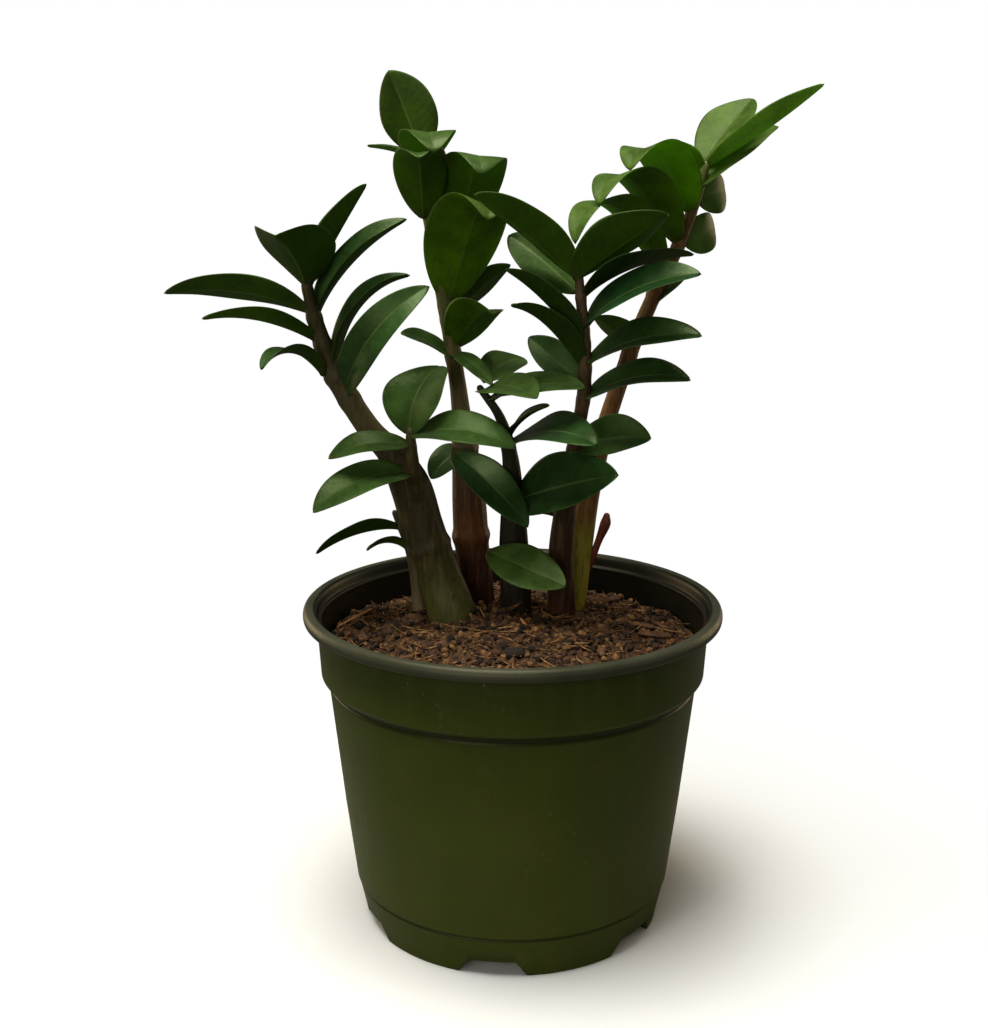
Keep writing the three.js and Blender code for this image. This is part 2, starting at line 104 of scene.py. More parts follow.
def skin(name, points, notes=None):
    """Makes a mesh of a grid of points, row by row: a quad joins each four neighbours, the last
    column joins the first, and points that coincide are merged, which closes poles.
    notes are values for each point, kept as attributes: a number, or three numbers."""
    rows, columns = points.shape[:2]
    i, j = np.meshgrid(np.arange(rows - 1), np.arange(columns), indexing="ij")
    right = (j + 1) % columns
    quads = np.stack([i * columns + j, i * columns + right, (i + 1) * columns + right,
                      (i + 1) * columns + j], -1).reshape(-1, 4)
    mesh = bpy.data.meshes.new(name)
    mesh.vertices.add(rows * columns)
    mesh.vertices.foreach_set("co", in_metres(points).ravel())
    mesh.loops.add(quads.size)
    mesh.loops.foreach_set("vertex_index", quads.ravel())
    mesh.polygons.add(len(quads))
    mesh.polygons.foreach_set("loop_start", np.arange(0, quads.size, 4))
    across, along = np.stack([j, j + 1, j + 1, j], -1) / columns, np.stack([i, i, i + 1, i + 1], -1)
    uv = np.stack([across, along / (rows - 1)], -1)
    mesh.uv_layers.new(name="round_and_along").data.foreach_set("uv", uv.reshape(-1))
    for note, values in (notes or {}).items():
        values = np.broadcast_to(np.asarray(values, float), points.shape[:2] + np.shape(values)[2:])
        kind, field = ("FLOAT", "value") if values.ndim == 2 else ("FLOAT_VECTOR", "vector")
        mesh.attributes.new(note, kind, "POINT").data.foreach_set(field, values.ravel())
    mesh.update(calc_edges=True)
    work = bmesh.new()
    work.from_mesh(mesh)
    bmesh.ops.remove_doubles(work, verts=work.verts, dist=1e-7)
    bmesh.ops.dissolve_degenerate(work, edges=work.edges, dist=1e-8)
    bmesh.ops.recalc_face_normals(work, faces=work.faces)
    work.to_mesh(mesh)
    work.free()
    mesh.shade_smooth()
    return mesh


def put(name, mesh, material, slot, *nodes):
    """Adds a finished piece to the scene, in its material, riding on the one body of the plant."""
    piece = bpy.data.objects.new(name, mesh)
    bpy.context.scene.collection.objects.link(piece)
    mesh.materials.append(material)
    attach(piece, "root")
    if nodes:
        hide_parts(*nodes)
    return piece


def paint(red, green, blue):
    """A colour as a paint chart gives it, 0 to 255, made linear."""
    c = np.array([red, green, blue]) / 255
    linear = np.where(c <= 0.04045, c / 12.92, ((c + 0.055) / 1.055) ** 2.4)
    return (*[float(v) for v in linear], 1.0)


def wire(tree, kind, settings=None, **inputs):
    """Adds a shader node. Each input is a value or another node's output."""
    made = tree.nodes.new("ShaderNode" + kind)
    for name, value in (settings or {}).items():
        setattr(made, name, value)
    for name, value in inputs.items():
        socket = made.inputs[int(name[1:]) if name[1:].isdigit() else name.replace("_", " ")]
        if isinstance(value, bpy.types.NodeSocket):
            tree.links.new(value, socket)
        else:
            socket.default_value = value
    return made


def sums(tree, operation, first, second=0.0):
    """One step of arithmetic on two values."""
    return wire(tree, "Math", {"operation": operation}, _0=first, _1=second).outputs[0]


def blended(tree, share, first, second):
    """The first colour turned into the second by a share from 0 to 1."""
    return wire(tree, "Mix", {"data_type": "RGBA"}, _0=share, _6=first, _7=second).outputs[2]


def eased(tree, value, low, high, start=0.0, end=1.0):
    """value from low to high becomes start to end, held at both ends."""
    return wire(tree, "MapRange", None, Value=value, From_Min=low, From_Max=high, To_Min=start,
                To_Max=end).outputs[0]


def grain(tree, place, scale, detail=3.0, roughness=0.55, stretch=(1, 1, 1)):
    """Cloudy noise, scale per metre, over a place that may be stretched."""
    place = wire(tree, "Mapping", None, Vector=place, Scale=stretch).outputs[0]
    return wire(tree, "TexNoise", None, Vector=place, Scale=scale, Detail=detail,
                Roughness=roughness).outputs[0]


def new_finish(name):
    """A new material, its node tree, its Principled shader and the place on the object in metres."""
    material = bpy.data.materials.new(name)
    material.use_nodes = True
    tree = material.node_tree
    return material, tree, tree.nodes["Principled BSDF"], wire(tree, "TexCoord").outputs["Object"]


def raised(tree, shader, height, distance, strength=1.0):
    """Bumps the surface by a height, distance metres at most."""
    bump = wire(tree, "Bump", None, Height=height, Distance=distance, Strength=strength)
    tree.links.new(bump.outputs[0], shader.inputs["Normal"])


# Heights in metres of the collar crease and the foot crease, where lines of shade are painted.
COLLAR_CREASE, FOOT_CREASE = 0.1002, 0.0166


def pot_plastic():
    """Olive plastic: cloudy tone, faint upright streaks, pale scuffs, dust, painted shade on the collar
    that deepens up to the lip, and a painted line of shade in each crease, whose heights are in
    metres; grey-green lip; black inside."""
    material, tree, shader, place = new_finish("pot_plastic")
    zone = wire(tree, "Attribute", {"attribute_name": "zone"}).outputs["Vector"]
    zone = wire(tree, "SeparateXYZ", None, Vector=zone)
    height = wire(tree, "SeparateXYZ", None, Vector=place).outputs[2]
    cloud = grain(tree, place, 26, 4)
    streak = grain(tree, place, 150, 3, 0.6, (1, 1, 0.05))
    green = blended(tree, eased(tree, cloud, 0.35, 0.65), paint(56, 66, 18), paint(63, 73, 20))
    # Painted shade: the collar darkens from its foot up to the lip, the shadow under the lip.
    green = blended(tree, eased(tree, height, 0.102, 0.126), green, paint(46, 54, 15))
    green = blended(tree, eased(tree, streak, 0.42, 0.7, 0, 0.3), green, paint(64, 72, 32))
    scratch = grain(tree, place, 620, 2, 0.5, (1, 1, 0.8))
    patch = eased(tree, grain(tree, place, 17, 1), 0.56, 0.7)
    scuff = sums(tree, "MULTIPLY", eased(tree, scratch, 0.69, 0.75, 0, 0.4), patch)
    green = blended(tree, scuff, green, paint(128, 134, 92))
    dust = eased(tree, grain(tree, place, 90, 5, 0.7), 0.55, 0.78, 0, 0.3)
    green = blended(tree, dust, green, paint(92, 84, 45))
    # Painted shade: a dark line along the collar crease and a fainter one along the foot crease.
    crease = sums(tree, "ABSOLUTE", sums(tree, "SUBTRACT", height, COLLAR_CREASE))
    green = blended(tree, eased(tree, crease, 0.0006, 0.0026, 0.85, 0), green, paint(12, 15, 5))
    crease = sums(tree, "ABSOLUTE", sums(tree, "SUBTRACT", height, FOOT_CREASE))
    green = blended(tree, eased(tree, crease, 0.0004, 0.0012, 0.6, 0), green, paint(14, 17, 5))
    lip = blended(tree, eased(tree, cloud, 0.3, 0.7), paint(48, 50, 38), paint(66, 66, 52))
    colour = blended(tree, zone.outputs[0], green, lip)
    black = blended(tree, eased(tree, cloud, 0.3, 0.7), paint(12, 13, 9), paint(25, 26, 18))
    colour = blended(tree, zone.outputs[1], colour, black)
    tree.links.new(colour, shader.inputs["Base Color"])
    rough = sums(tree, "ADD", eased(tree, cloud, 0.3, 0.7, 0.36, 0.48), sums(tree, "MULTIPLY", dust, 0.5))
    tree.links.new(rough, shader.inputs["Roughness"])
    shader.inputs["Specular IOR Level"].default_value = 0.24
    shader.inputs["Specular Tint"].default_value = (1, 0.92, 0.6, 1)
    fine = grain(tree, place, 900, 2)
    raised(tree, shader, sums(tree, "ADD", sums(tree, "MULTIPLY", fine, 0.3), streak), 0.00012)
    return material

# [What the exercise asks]
Print all of the data exactly as it was given.

# [Completed exercise]
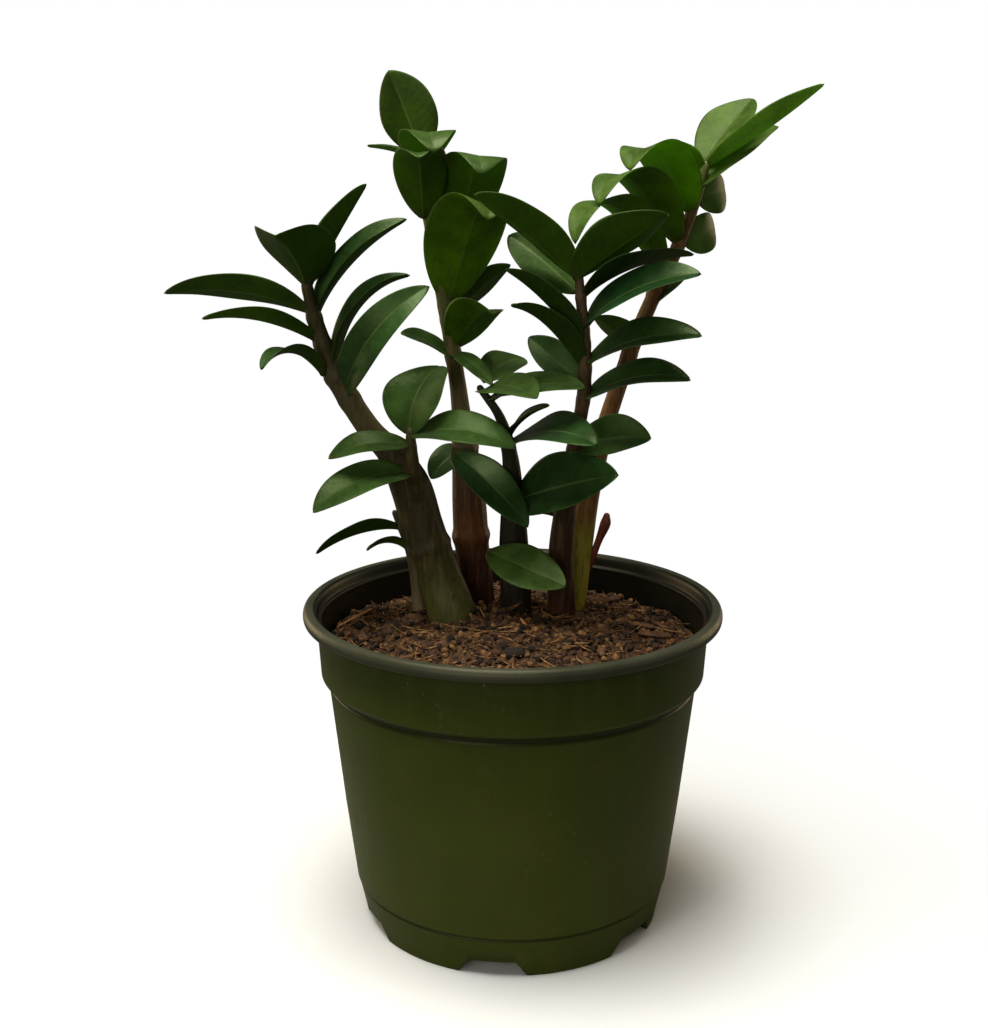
Keep writing the three.js and Blender code for this image. This is part 2, starting at line 104 of scene.py. More parts follow.
def skin(name, points, notes=None):
    """Makes a mesh of a grid of points, row by row: a quad joins each four neighbours, the last
    column joins the first, and points that coincide are merged, which closes poles.
    notes are values for each point, kept as attributes: a number, or three numbers."""
    rows, columns = points.shape[:2]
    i, j = np.meshgrid(np.arange(rows - 1), np.arange(columns), indexing="ij")
    right = (j + 1) % columns
    quads = np.stack([i * columns + j, i * columns + right, (i + 1) * columns + right,
                      (i + 1) * columns + j], -1).reshape(-1, 4)
    mesh = bpy.data.meshes.new(name)
    mesh.vertices.add(rows * columns)
    mesh.vertices.foreach_set("co", in_metres(points).ravel())
    mesh.loops.add(quads.size)
    mesh.loops.foreach_set("vertex_index", quads.ravel())
    mesh.polygons.add(len(quads))
    mesh.polygons.foreach_set("loop_start", np.arange(0, quads.size, 4))
    across, along = np.stack([j, j + 1, j + 1, j], -1) / columns, np.stack([i, i, i + 1, i + 1], -1)
    uv = np.stack([across, along / (rows - 1)], -1)
    mesh.uv_layers.new(name="round_and_along").data.foreach_set("uv", uv.reshape(-1))
    for note, values in (notes or {}).items():
        values = np.broadcast_to(np.asarray(values, float), points.shape[:2] + np.shape(values)[2:])
        kind, field = ("FLOAT", "value") if values.ndim == 2 else ("FLOAT_VECTOR", "vector")
        mesh.attributes.new(note, kind, "POINT").data.foreach_set(field, values.ravel())
    mesh.update(calc_edges=True)
    work = bmesh.new()
    work.from_mesh(mesh)
    bmesh.ops.remove_doubles(work, verts=work.verts, dist=1e-7)
    bmesh.ops.dissolve_degenerate(work, edges=work.edges, dist=1e-8)
    bmesh.ops.recalc_face_normals(work, faces=work.faces)
    work.to_mesh(mesh)
    work.free()
    mesh.shade_smooth()
    return mesh


def put(name, mesh, material, slot, *nodes):
    """Adds a finished piece to the scene, in its material, riding on the one body of the plant."""
    piece = bpy.data.objects.new(name, mesh)
    bpy.context.scene.collection.objects.link(piece)
    mesh.materials.append(material)
    attach(piece, "root")
    if nodes:
        hide_parts(*nodes)
    return piece


def paint(red, green, blue):
    """A colour as a paint chart gives it, 0 to 255, made linear."""
    c = np.array([red, green, blue]) / 255
    linear = np.where(c <= 0.04045, c / 12.92, ((c + 0.055) / 1.055) ** 2.4)
    return (*[float(v) for v in linear], 1.0)


def wire(tree, kind, settings=None, **inputs):
    """Adds a shader node. Each input is a value or another node's output."""
    made = tree.nodes.new("ShaderNode" + kind)
    for name, value in (settings or {}).items():
        setattr(made, name, value)
    for name, value in inputs.items():
        socket = made.inputs[int(name[1:]) if name[1:].isdigit() else name.replace("_", " ")]
        if isinstance(value, bpy.types.NodeSocket):
            tree.links.new(value, socket)
        else:
            socket.default_value = value
    return made


def sums(tree, operation, first, second=0.0):
    """One step of arithmetic on two values."""
    return wire(tree, "Math", {"operation": operation}, _0=first, _1=second).outputs[0]


def blended(tree, share, first, second):
    """The first colour turned into the second by a share from 0 to 1."""
    return wire(tree, "Mix", {"data_type": "RGBA"}, _0=share, _6=first, _7=second).outputs[2]


def eased(tree, value, low, high, start=0.0, end=1.0):
    """value from low to high becomes start to end, held at both ends."""
    return wire(tree, "MapRange", None, Value=value, From_Min=low, From_Max=high, To_Min=start,
                To_Max=end).outputs[0]


def grain(tree, place, scale, detail=3.0, roughness=0.55, stretch=(1, 1, 1)):
    """Cloudy noise, scale per metre, over a place that may be stretched."""
    place = wire(tree, "Mapping", None, Vector=place, Scale=stretch).outputs[0]
    return wire(tree, "TexNoise", None, Vector=place, Scale=scale, Detail=detail,
                Roughness=roughness).outputs[0]


def new_finish(name):
    """A new material, its node tree, its Principled shader and the place on the object in metres."""
    material = bpy.data.materials.new(name)
    material.use_nodes = True
    tree = material.node_tree
    return material, tree, tree.nodes["Principled BSDF"], wire(tree, "TexCoord").outputs["Object"]


def raised(tree, shader, height, distance, strength=1.0):
    """Bumps the surface by a height, distance metres at most."""
    bump = wire(tree, "Bump", None, Height=height, Distance=distance, Strength=strength)
    tree.links.new(bump.outputs[0], shader.inputs["Normal"])


# Heights in metres of the collar crease and the foot crease, where lines of shade are painted.
COLLAR_CREASE, FOOT_CREASE = 0.1002, 0.0166


def pot_plastic():
    """Olive plastic: cloudy tone, faint upright streaks, pale scuffs, dust, painted shade on the collar
    that deepens up to the lip, and a painted line of shade in each crease, whose heights are in
    metres; grey-green lip; black inside."""
    material, tree, shader, place = new_finish("pot_plastic")
    zone = wire(tree, "Attribute", {"attribute_name": "zone"}).outputs["Vector"]
    zone = wire(tree, "SeparateXYZ", None, Vector=zone)
    height = wire(tree, "SeparateXYZ", None, Vector=place).outputs[2]
    cloud = grain(tree, place, 26, 4)
    streak = grain(tree, place, 150, 3, 0.6, (1, 1, 0.05))
    green = blended(tree, eased(tree, cloud, 0.35, 0.65), paint(56, 66, 18), paint(63, 73, 20))
    # Painted shade: the collar darkens from its foot up to the lip, the shadow under the lip.
    green = blended(tree, eased(tree, height, 0.102, 0.126), green, paint(46, 54, 15))
    green = blended(tree, eased(tree, streak, 0.42, 0.7, 0, 0.3), green, paint(64, 72, 32))
    scratch = grain(tree, place, 620, 2, 0.5, (1, 1, 0.8))
    patch = eased(tree, grain(tree, place, 17, 1), 0.56, 0.7)
    scuff = sums(tree, "MULTIPLY", eased(tree, scratch, 0.69, 0.75, 0, 0.4), patch)
    green = blended(tree, scuff, green, paint(128, 134, 92))
    dust = eased(tree, grain(tree, place, 90, 5, 0.7), 0.55, 0.78, 0, 0.3)
    green = blended(tree, dust, green, paint(92, 84, 45))
    # Painted shade: a dark line along the collar crease and a fainter one along the foot crease.
    crease = sums(tree, "ABSOLUTE", sums(tree, "SUBTRACT", height, COLLAR_CREASE))
    green = blended(tree, eased(tree, crease, 0.0006, 0.0026, 0.85, 0), green, paint(12, 15, 5))
    crease = sums(tree, "ABSOLUTE", sums(tree, "SUBTRACT", height, FOOT_CREASE))
    green = blended(tree, eased(tree, crease, 0.0004, 0.0012, 0.6, 0), green, paint(14, 17, 5))
    lip = blended(tree, eased(tree, cloud, 0.3, 0.7), paint(48, 50, 38), paint(66, 66, 52))
    colour = blended(tree, zone.outputs[0], green, lip)
    black = blended(tree, eased(tree, cloud, 0.3, 0.7), paint(12, 13, 9), paint(25, 26, 18))
    colour = blended(tree, zone.outputs[1], colour, black)
    tree.links.new(colour, shader.inputs["Base Color"])
    rough = sums(tree, "ADD", eased(tree, cloud, 0.3, 0.7, 0.36, 0.48), sums(tree, "MULTIPLY", dust, 0.5))
    tree.links.new(rough, shader.inputs["Roughness"])
    shader.inputs["Specular IOR Level"].default_value = 0.24
    shader.inputs["Specular Tint"].default_value = (1, 0.92, 0.6, 1)
    fine = grain(tree, place, 900, 2)
    raised(tree, shader, sums(tree, "ADD", sums(tree, "MULTIPLY", fine, 0.3), streak), 0.00012)
    return material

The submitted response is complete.